→ Instructions to follow: Take the data below and extract the lines from the one with "left.rotate(CENTRE, UP, 180)" to the one with "imported = [obj", inclusive, exactly as written.

•••••

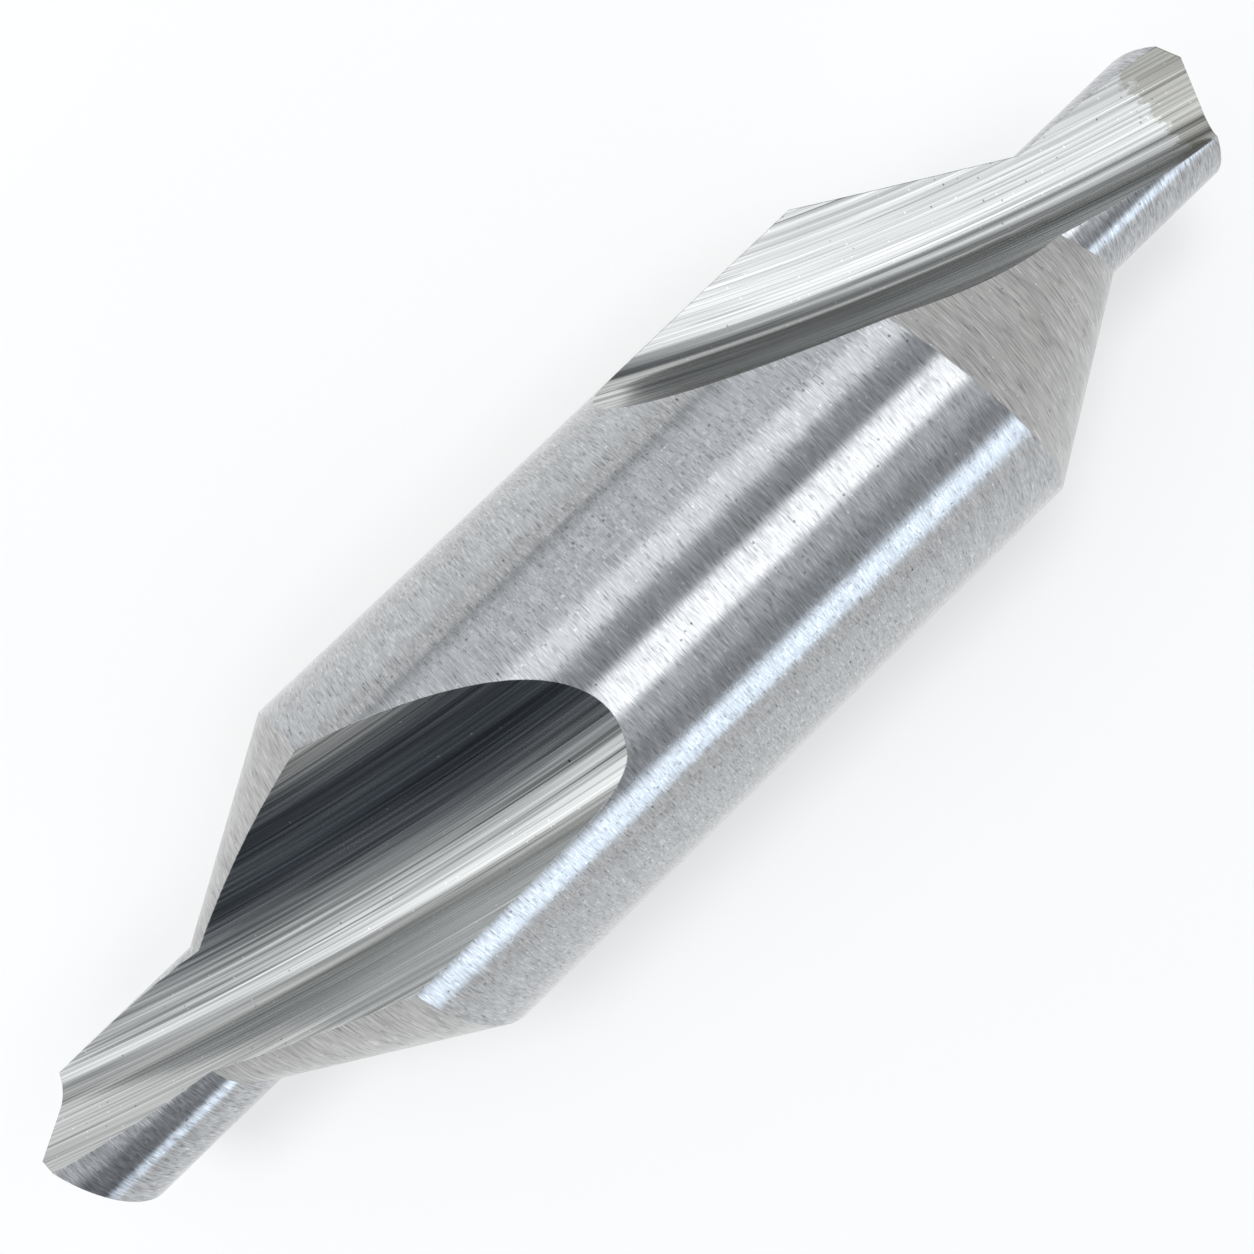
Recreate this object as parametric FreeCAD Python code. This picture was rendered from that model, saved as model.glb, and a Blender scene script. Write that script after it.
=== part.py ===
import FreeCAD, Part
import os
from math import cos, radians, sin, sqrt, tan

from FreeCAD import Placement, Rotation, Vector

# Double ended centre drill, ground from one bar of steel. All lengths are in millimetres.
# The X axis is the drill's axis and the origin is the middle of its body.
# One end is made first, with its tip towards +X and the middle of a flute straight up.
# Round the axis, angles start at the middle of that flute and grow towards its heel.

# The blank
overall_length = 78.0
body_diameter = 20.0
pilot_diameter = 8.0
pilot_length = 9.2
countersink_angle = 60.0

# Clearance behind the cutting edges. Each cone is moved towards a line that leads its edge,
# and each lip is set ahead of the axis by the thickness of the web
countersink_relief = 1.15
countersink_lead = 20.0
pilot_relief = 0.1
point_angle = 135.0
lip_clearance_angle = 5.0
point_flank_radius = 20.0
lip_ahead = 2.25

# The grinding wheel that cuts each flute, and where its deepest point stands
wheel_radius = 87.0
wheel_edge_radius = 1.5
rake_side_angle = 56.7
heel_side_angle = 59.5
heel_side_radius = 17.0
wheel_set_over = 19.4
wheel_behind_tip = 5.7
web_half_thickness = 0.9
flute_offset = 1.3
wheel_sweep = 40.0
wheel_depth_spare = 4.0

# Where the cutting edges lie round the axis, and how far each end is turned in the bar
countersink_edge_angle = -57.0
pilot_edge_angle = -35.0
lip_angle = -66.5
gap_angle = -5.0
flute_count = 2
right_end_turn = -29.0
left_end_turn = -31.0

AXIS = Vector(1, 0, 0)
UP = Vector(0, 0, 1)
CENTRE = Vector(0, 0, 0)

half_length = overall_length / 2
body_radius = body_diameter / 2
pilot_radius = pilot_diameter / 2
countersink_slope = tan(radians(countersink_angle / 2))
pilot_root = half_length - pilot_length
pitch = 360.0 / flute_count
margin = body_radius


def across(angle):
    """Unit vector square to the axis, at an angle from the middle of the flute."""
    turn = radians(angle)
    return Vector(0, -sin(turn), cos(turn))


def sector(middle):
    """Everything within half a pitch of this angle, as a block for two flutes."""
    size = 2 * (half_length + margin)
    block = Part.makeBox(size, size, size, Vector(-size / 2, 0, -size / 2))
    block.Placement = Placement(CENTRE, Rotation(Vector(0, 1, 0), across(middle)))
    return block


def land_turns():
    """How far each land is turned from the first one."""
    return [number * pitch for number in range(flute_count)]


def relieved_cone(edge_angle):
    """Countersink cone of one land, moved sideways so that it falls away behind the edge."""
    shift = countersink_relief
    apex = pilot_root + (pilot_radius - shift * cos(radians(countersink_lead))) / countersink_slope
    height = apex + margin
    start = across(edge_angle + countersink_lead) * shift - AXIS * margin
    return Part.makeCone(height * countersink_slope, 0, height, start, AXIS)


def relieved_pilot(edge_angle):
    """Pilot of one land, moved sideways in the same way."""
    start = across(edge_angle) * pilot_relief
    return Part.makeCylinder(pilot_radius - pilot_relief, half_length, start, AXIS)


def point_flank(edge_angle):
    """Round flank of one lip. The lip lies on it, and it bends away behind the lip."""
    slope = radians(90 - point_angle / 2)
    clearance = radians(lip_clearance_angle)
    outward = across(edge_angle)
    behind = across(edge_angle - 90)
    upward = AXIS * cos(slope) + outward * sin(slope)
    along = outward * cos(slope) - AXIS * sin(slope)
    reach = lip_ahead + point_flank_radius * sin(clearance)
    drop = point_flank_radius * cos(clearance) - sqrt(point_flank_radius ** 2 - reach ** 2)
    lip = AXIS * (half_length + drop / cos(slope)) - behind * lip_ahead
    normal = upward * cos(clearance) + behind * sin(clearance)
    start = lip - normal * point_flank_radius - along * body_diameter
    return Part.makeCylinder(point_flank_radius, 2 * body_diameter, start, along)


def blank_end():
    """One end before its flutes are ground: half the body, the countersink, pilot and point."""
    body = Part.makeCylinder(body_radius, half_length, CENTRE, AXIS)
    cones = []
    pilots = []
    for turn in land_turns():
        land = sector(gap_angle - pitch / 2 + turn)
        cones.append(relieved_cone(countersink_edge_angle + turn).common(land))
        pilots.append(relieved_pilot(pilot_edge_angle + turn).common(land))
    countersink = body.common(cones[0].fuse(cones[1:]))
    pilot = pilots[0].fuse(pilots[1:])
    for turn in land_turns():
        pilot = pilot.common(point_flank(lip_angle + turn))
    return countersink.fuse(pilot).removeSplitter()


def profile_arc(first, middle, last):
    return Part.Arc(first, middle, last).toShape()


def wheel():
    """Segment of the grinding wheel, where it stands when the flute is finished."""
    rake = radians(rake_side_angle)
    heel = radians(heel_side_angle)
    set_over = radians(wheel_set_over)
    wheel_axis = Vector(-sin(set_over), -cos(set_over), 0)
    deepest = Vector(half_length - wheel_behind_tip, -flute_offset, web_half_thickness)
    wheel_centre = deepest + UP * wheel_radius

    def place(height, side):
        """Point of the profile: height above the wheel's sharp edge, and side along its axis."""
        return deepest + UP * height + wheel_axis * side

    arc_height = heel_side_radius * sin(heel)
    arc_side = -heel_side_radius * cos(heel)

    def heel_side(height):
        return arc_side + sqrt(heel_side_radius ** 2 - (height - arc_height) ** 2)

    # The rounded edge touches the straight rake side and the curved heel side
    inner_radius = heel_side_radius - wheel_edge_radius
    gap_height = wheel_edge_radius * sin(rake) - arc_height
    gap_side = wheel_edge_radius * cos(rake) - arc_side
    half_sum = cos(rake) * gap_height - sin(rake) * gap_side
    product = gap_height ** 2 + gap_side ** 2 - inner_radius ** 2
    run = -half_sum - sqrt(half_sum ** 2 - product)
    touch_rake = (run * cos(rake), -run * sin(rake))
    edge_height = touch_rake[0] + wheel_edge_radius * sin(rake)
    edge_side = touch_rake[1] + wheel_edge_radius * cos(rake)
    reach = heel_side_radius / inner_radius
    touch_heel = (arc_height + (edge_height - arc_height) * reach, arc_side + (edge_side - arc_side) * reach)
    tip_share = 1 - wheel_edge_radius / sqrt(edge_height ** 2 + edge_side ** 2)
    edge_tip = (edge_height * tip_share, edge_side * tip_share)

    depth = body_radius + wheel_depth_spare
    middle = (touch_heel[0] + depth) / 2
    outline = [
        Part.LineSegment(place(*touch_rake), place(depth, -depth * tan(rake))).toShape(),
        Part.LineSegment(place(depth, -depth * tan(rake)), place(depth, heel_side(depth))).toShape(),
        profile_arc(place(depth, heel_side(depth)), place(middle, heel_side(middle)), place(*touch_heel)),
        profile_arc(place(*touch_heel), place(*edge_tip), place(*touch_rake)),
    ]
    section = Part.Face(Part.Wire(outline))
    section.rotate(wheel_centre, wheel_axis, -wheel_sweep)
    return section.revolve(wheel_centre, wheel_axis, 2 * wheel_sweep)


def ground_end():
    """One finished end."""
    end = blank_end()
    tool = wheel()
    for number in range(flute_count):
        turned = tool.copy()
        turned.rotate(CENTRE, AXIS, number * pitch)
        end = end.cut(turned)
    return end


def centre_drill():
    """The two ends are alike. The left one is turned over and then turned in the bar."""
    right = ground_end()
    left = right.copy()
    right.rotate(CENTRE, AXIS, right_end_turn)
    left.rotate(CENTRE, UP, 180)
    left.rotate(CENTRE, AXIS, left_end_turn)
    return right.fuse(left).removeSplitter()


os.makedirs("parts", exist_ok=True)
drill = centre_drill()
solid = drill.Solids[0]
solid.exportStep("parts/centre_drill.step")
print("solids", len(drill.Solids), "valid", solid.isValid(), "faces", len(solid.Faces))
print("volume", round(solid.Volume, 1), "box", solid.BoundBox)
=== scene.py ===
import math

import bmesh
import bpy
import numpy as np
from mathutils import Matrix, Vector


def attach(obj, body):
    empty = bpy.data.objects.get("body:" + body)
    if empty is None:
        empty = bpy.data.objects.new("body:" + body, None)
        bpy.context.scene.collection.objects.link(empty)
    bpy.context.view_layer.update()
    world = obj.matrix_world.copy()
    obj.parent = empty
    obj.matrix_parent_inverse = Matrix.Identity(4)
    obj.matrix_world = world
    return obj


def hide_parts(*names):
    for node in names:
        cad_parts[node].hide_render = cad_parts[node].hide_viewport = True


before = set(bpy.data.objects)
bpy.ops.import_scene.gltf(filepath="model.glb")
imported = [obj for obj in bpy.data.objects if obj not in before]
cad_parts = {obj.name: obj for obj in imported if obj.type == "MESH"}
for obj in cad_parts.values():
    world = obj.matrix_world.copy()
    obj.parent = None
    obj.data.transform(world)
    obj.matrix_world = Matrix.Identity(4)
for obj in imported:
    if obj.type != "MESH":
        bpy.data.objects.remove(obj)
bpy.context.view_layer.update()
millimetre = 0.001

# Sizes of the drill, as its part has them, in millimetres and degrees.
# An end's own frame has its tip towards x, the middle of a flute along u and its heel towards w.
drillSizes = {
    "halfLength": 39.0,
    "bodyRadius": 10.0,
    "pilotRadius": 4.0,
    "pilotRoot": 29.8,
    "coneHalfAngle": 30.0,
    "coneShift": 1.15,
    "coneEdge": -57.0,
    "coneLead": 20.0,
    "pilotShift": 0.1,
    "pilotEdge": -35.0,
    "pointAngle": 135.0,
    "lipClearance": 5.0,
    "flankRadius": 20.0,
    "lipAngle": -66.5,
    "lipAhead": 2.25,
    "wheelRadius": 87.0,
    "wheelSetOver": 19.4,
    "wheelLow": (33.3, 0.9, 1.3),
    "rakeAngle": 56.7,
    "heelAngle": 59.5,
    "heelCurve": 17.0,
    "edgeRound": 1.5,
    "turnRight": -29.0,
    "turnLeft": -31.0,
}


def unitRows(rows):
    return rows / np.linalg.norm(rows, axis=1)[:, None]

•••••

→ Exercise solution:
    left.rotate(CENTRE, UP, 180)
    left.rotate(CENTRE, AXIS, left_end_turn)
    return right.fuse(left).removeSplitter()


os.makedirs("parts", exist_ok=True)
drill = centre_drill()
solid = drill.Solids[0]
solid.exportStep("parts/centre_drill.step")
print("solids", len(drill.Solids), "valid", solid.isValid(), "faces", len(solid.Faces))
print("volume", round(solid.Volume, 1), "box", solid.BoundBox)
=== scene.py ===
import math

import bmesh
import bpy
import numpy as np
from mathutils import Matrix, Vector


def attach(obj, body):
    empty = bpy.data.objects.get("body:" + body)
    if empty is None:
        empty = bpy.data.objects.new("body:" + body, None)
        bpy.context.scene.collection.objects.link(empty)
    bpy.context.view_layer.update()
    world = obj.matrix_world.copy()
    obj.parent = empty
    obj.matrix_parent_inverse = Matrix.Identity(4)
    obj.matrix_world = world
    return obj


def hide_parts(*names):
    for node in names:
        cad_parts[node].hide_render = cad_parts[node].hide_viewport = True


before = set(bpy.data.objects)
bpy.ops.import_scene.gltf(filepath="model.glb")
imported = [obj for obj in bpy.data.objects if obj not in before]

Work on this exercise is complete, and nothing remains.